Mark, a 35-year-old gay man who lives in Asbury Park, explained he was there “to say hi and show my support.” His connection to McGreevey was not clear until he was asked what he thought of the resignation.

“It inspired me to come out to my family,” the man said with evident emotion.

Steve and Fred are a Woodbridge couple who have been together for 38 years and have known the former governor as a neighbor. Steve explained that as a young man before Stonewall it had not been a hard choice for him to come out. Still he had compassion for McGreevey’s life of concealment.

“Unfortunately, so many people have to go through the anguish and the anxiety, to struggle for so long,” he said.

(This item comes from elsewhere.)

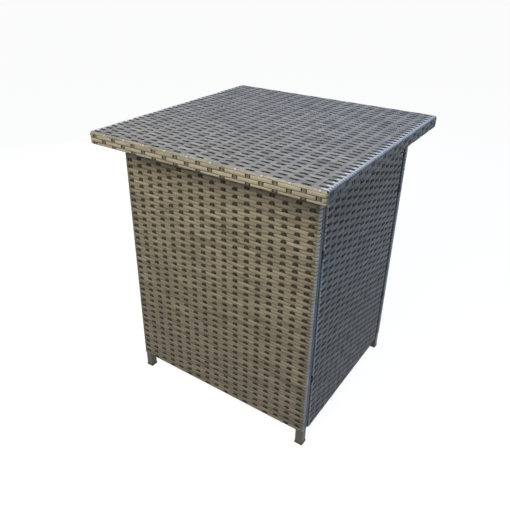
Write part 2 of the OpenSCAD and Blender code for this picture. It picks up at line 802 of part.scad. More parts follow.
// Strands round the lid's edge, with the turn under the rails and the lip up inside them
module lid_edge_weft() {
    axis_x = lid_half_w - lid_corner;
    axis_y = lid_half_d - lid_corner;
    lip_depth = lid_inner + strand_t;
    color(lid_colour) difference() {
        union() {
            lid_edge_straight(axis_x, axis_y);
            mirror([0, 1, 0]) lid_edge_straight(axis_x, axis_y);
            rotate([0, 0, 90]) lid_edge_straight(axis_y, axis_x);
            rotate([0, 0, -90]) lid_edge_straight(axis_y, axis_x);
            for (c = [[1, 1, 0], [-1, 1, 90], [-1, -1, 180], [1, -1, 270]])
                translate([c[0] * axis_x, c[1] * axis_y, 0]) rotate([0, 0, c[2]])
                    rotate_extrude(angle = 90) lid_edge_profile();
            translate([0, 0, lid_bottom]) linear_extrude(height = strand_t) difference() {
                square([2 * axis_x, 2 * axis_y], center = true);
                square([lid_w - 2 * lip_depth, lid_d - 2 * lip_depth], center = true);
            }
            translate([0, 0, lid_bottom]) linear_extrude(height = weave_t + lid_tube / 2) difference() {
                square([lid_w - 2 * lid_inner, lid_d - 2 * lid_inner], center = true);
                square([lid_w - 2 * lip_depth, lid_d - 2 * lip_depth], center = true);
            }
        }
        for (y = [-leg_y, lid_screw_y]) translate([0, y, lid_tube_z + lid_tube])
            cube([lid_w - 2 * lid_inner, crossbar_w, 2 * lid_tube], center = true);
    }
}

// Stakes of the lid: those of the top are bent over the front and back edges and turned in
// under the rails, and short ones stand in the left and right edges
module lid_stakes() {
    out_h = lid_t - 2 * strand_t;
    mid_z = (total_h + lid_bottom) / 2;
    color(stake_colour) {
        for (x = spread(lid_half_w, lid_stake_margin, lid_stakes_n))
            translate([x, 0, mid_z]) along_x(strand_w) difference() {
                rounded_rect(lid_d - 2 * strand_t, out_h, lid_roll - strand_t);
                rounded_rect(lid_d - 2 * weave_t, out_h - 2 * strand_t, lid_tube_corner);
                translate([0, -out_h / 2]) square([lid_d - 2 * lid_inner, out_h], center = true);
            }
        for (y = spread(lid_half_d, lid_stake_margin, lid_stakes_n), side = [left, right])
            translate([side * (lid_half_w - strand_t - strand_t / 2), y, mid_z])
                cube([strand_t, strand_w, lid_t - 2 * lid_roll], center = true);
    }
}

// Hinges

module hinge_screw_sinks() {
    for (i = [-1:1]) translate([i * hinge_screw_pitch, 0, 0]) {
        translate([0, 0, -eps]) cylinder(r = screw_hole_r, h = leaf_t + 2 * eps);
        cylinder(r1 = screw_hole_r, r2 = screw_hole_r + leaf_t, h = leaf_t);
        translate([0, 0, leaf_t]) cylinder(r = screw_hole_r + leaf_t, h = eps);
    }
}

// A knuckle along X, with the web that joins it to a leaf lying at z = knuckle_r, and the
// leaf running off towards +Y
module knuckle(x, length) {
    translate([x, 0, 0]) rotate([0, 90, 0]) cylinder(r = knuckle_r, h = length, center = true);
    translate([x - length / 2, 0, knuckle_r - leaf_t]) cube([length, knuckle_r + 2 * knuckle_clear, leaf_t]);
}

// A leaf with its knuckles: its outer face, at z = knuckle_r, lies on what it is screwed to
module leaf_shape(knuckle_xs, length, screw_y) {
    start = knuckle_r + knuckle_clear;
    difference() {
        union() {
            translate([-hinge_len / 2, start, knuckle_r - leaf_t])
                cube([hinge_len, screw_y + leaf_half - start, leaf_t]);
            for (x = knuckle_xs) knuckle(x, length);
        }
        rotate([0, 90, 0]) cylinder(r = hinge_pin_r + pin_clearance, h = hinge_len + 2 * eps, center = true);
        translate([0, screw_y, knuckle_r]) mirror([0, 0, 1]) hinge_screw_sinks();
    }
}

module hinge_body_leaf(side) {
    screw_drop = hinge_z - body_screw_z;
    outer_x = (hinge_len - side_knuckle) / 2;
    color("silver") translate([side * hinge_x, hinge_y, hinge_z]) rotate([-90, 0, 0])
        mirror([0, 0, 1]) leaf_shape([-outer_x, outer_x], side_knuckle, screw_drop);
}

module hinge_lid_leaf(side) {
    color("silver") translate([side * hinge_x, hinge_y, hinge_z])
        leaf_shape([0], mid_knuckle, lid_screw_y - hinge_y);
}

module hinge_pin(side) {
    color("gainsboro") translate([side * hinge_x, hinge_y, hinge_z]) rotate([0, 90, 0]) {
        cylinder(r = hinge_pin_r, h = hinge_len + 2 * pin_play, center = true);
        for (end = [left, right]) translate([0, 0, end * (hinge_len / 2 + pin_play + pin_head_t / 2)])
            cylinder(r = hinge_pin_r + pin_head_lip, h = pin_head_t, center = true);
    }
}

module hinge_screw() {
    cylinder(r1 = screw_r, r2 = screw_r + leaf_t - head_drop, h = leaf_t - head_drop);
    mirror([0, 0, 1]) cylinder(r = screw_r, h = screw_l - leaf_t);
}

module hinge_body_screws() {
    color("gainsboro") at_hinge_screw_x()
        translate([0, half_d, body_screw_z]) rotate([-90, 0, 0]) hinge_screw();
}

module hinge_lid_screws() {
    color("gainsboro") at_hinge_screw_x()
        translate([0, lid_screw_y, lid_tube_z]) mirror([0, 0, 1]) hinge_screw();
}

leg(left, front);  // front_left_leg
leg(right, front);  // front_right_leg
leg(left, back);  // back_left_leg
leg(right, back);  // back_right_leg
leg_rail(front, rail_top);  // front_top_rail
leg_rail(front, panel_bottom + strand_t + tube_w);  // front_bottom_rail
back_top_rail();
leg_rail(back, panel_bottom + strand_t + tube_w);  // back_bottom_rail
post(left, front);  // left_front_post
post(left, back);  // left_back_post
post_rail(left, rail_top);  // left_top_rail
post_rail(left, side_bottom + strand_t + tube_w);  // left_bottom_rail
post(right, front);  // right_front_post
post(right, back);  // right_back_post
post_rail(right, rail_top);  // right_top_rail
post_rail(right, side_bottom + strand_t + tube_w);  // right_bottom_rail
front_weft();
back_weft();
left_weft();
right_weft();
front_stakes();
back_stakes();
left_stakes();
right_stakes();
front_leg_wraps();
back_leg_wraps();
left_post_wraps();
right_post_wraps();
panel_spacers();
panel_bolts();
panel_washers();
rivet_nuts();
foot_caps();
base_tabs();
base_board();
base_screws();
liner();
liner_studs();
lid_front_rail();
lid_back_rail();
lid_left_rail();
lid_right_rail();
lid_front_crossbar();
lid_back_crossbar();
lid_top_weft();
lid_edge_weft();
lid_stakes();
lid_buffers();
hinge_body_leaf(left);  // left_hinge_body_leaf
hinge_lid_leaf(left);  // left_hinge_lid_leaf
hinge_pin(left);  // left_hinge_pin
hinge_body_leaf(right);  // right_hinge_body_leaf
hinge_lid_leaf(right);  // right_hinge_lid_leaf
hinge_pin(right);  // right_hinge_pin
hinge_body_screws();
hinge_lid_screws();
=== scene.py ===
"""Looks of the woven cushion storage box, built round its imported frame.

Flat polyethylene strand is woven over a frame of powder-coated tube in four walls and a lid. Every
strand is a piece of mesh of its own: a row of weft passes outside one stake and inside the next,
turns round the legs, the posts or the lid's edge, and ends tucked away where nobody sees it.
"""

import itertools
import json
import logging
import math
from collections.abc import Callable, Iterable, Iterator, Sequence
from dataclasses import dataclass
from enum import Enum
from functools import partial

import bmesh
import bpy
from mathutils import Matrix, Vector, noise


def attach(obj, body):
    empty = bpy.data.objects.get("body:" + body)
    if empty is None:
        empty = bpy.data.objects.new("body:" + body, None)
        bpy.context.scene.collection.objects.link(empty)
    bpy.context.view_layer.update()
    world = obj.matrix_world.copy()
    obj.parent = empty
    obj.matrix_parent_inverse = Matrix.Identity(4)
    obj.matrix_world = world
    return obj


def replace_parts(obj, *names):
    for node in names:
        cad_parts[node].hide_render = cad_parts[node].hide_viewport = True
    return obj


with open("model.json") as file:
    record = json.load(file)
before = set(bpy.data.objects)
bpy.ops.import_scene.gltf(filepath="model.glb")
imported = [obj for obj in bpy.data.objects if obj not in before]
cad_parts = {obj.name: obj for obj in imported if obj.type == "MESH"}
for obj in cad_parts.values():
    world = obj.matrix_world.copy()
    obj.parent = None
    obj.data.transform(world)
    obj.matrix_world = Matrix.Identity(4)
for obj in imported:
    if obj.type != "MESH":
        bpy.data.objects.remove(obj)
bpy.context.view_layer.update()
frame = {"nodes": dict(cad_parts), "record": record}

log = logging.getLogger("storage_box")

MM = 0.001
# A hair's breadth, by which a test of place is eased
HAIR = 0.1 * MM

# Sizes that the walls and the lid share
STRAND_LAYER = 1.4 * MM
WEAVE = 2 * STRAND_LAYER
TIGHT_TURN = 1.5 * MM
TUBE = 20 * MM
TUBE_ROUND = 2.5 * MM
LID_TUBE = 25 * MM
BODY_TOP = 675 * MM
TOTAL_HEIGHT = 710 * MM
LID_BOTTOM = 679.4 * MM
LID_ROLL = 5.3 * MM
LID_CORNER = 6 * MM

# Error of hand work: the length over which it changes, and the most that it is
ROW_ERROR = (70 * MM, 0.35 * MM)
EDGE_ERROR = (70 * MM, 0.3 * MM)
RIM_ERROR = (80 * MM, 0.3 * MM)
STAKE_ERROR = (120 * MM, 0.8 * MM)
TILT_ERROR = (90 * MM, 0.12)

# Up to this dip a strand gets no painted shade
UNSHADED = 0.15

UP = Vector((0, 0, 1))


def linear(code: str) -> tuple[float, float, float, float]:
    """Turn an sRGB hex colour to the linear one that a shader takes.

    Args:
        code: Six hex digits after a hash.

    Returns:
        Red, green and blue as linear values, and an alpha of one.
    """
    parts = [int(code[i : i + 2], 16) / 255 for i in (1, 3, 5)]
    red, green, blue = (p / 12.92 if p <= 0.04045 else ((p + 0.055) / 1.055) ** 2.4 for p in parts)
    return red, green, blue, 1.0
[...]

But Doug Laverty, a Garden State Equality board member from Clifton, there with his partner, James Roche, even while expressing his affection for McGreevey, was the only one Tuesday night to make this point: “By him stepping down and his using his homosexuality to step down was just not fair to the gay community.”

And that leads to perhaps the biggest riddle—just why did Jim McGreevey, the self-proclaimed gay American, resign his office? The former governor’s appearance in Woodbridge did not allow for press questions, but his co-writer, prominent gay author David France, offered a dead-certain explanation that clearly suggested McGreevey has always been upfront about the precise nature of his failings.

“He says he realized immediately that having violated his trust as governor and having hired this guy on in the first place and brought this scandal to the office and that he made those mistakes so dramatically that he had to pay the price,” France told Gay City News while McGreevey signed books.

Still, a poll of New Jersey voters last month found that 77 percent believed he resigned because he is gay. Only nine percent mentioned ethics as the cause, with 13 percent saying they could not recall.

As most of us understand, it’s no accident that so many Americans falsely believed that Saddam Hussein had something to do with 9/11.